Current registry breakdown (run icg-cast coeffs audit to refresh):

Namespace

Cards

Notes

dynamics.*

74

qAOP recurrence + latent_risk

susceptibility.*

20

host distribution parameters

archetypes.*

18

8 KCC vectors + 8 signature labels + prior + noise

cohort.*

1

high-risk quantile

omics.transcript.*

51

18 modules × ~3 inputs + measurement noise

omics.epi.*

24

8 modules × ~3 inputs + measurement noise

omics.signature_mix.*

10

aging baseline + primary blend + oxidative blend

omics.mut_total.*

6

Poisson rate intercept + 4 slope terms + min clip

signatures.*

14

background gamma + per-signature boost recipe

total

218

Of these, 9 are E4 (archetype KCC vectors and the mutation-rate scale, where there is at least a literature order of magnitude) and the remaining 209 are E5. Calibration adapters can upgrade the COSMIC-tied signature, ToxCast-tied KCC, AOP-Wiki-tied coupling, and LINCS-tied transcriptomic module coefficients out of E5.

How to edit a coefficient

  1. Edit materials/coefficient_cards.yaml. Update default_value, evidence_level, prior_distribution, prior_params, source, notes, and last_reviewed together.

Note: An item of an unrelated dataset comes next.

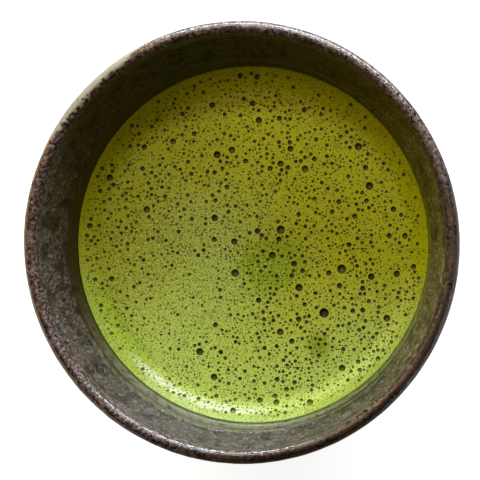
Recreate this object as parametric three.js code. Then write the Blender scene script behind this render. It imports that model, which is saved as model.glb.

  2. Run pytest tests/test_coefficient_registry.py -q to verify the schema still parses.

  3. Run the full suite (pytest -q) to confirm determinism-sensitive tests still pass — a coefficient change is expected to change cohort numerics, so deterministic tests may need their reference values updated in the same PR.

  4. Run icg-cast coeffs audit and paste the table into the PR description.